True, the ELR is a swank piece of work — so attractively styled, it drew rave spectator reviews from Virginia to New York. Typical comment/conversation:
“Hey, man, that is one sweet-looking car. What is it?”
“It’s the new Cadillac ELR, a plug-in gas-electric hybrid. It can run up to 37 miles on battery power alone.”
“That’s sweet! How much does it cost?”
“It has a base price of $75,995.”
“What? Why? You joking me?
Rarely did an inquiring spectator hang around to hear the list of federal and possible state rebates that could cut the ELR’s price tag. And the one fellow who did, at a rest stop on the New Jersey Turnpike, responded with a hard-to-answer question:
“So, you’re telling me that Cadillac wants overtaxed poor people to help rich people pay for their toys?”
I wasn’t telling him that. But I certainly understood the sentiment. I’d rather think of the ELR and the Volt — and all cars like them — as necessary steps on the road to energy common sense and less smog-causing mobile-source pollution in the United States. The technology works. It is steadily improving. And in addition to nifty alternative propulsion systems, cars such as those increasingly are loaded with advanced electronic safety technologies that can reduce traffic deaths, serious crash injuries and property damage.
The ELR, for example, comes standard with OnStar emergency crash communications, onboard navigation, rearview camera, forward collision and lane-departure warning systems.
The car sampled for this column also came with an optional ELR Luxury package that included automatic high-beam control, blind-spot warning and rear cross-traffic alert systems, and adaptive cruise control with automatic collision preparation.
Experience has shown me that those advanced safety technologies can save much more than gasoline. I am a strong advocate of their inclusion in as many cars as possible.
But not at the current cost of the Cadillac ELR. That car has much to offer in terms of better fuel economy, significantly lower mobile-source pollution and life-saving advanced safety technology. But if only a few people can afford to buy it, what’s the point?
Bottom line: This is a welcome step forward on the path to better fuel economy, lower mobile-source air pollution and improved crash safety. But there has to be a less-expensive way of getting to those.
Ride, acceleration and handling: The car gets excellent marks in all three in the all-electric mode. But it falters in quiet going, acceleration and handling in engine/
Head-turning quotient: The Cadillac ELR easily is one of the best-looking cars on the road, inside and out, anywhere.
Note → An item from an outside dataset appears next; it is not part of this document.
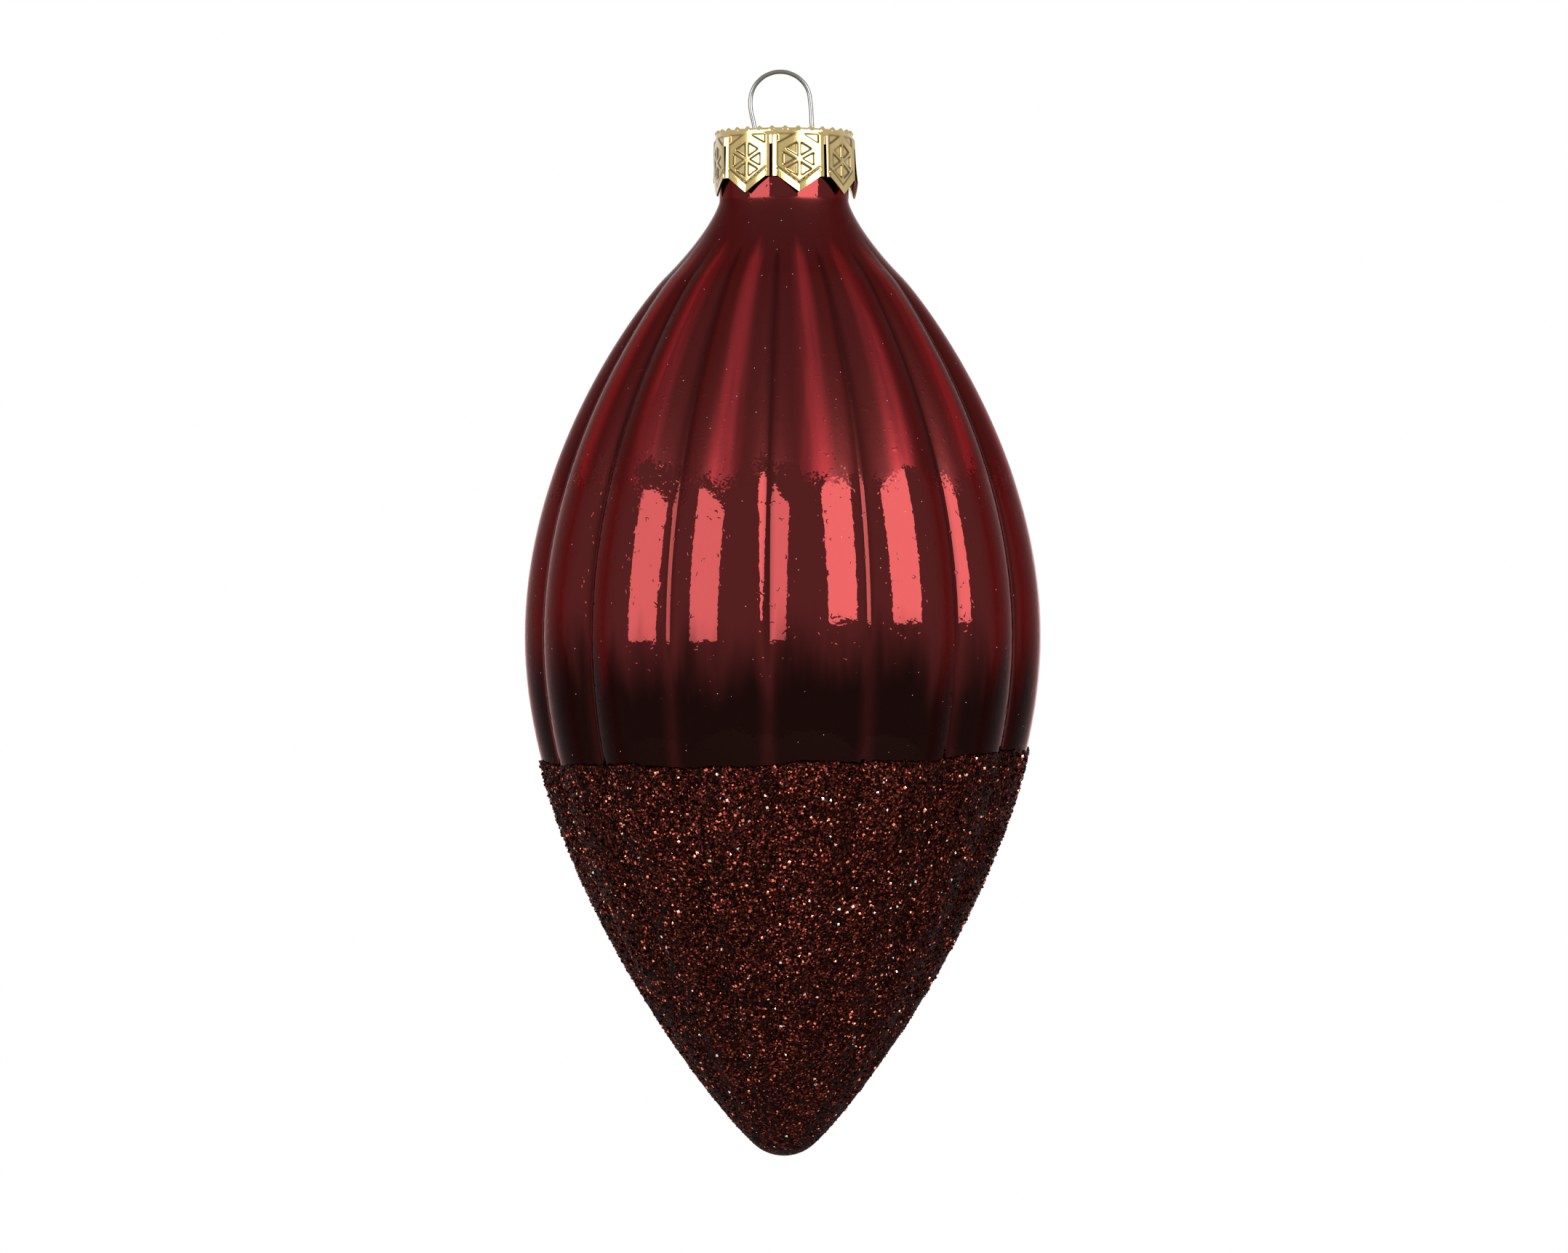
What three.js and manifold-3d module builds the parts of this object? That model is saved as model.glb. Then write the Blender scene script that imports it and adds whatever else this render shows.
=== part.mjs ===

Kudos to Cadillac design.
Body style/layout: The ELR is a front-wheel-drive coupe equipped with a plug-in gasoline-electric drivetrain. It is perfect for gas-free local driving. At this moment, there is only one trim level.
Power sources: An equivalent 157 horsepower electric motor is powered by a lithium-ion battery pack. An 85-horsepower, 1.4-liter, four-cylinder engine/generator powers the electric motor after battery depletion. The battery can be recharged up to a 37-mile range in four to 15 hours depending on charging method used. The transmission is one-speed, direct drive.
Capacities: Seating is for four people — taller folks in front, shorter folks in back. Cargo capacity with all seats in place is 10.5 cubic feet. The engine/generator’s fuel tank holds 9.3 gallons of strictly required premium fuel (no lower than 91-octane gasoline). A full tank delivers a 267-mile range in addition to up to 37 battery-only miles.
Mileage note: I completed the 250-mile drive here with only a $20 purchase of premium gasoline.
Safety: Four-wheel disc brakes (ventilated front/solid rear); four-wheel antilock brake protection; emergency braking assistance; stability and traction control; automatic high-beam control; automatic collision preparation; post-collision safety system; three-year subscription for OnStar emergency communications; air bag deployment notification; stolen vehicle tracking/assistance; front fog lights; and side and head air bags are standard.
Recommended safety options: You are spending a lot of money anyway. You might as well get the ELR Luxury package.
Price: The base price of the 2014 Cadillac ELR is $75,995. Estimated dealer’s invoice price on that model is $72,000. Price as tested is $79,125, including $2,135 in options (the ELR Luxury package and other items) and a $995 factory-to-dealer transportation charge. One wonders if Cadillac is trying to shift business to Tesla.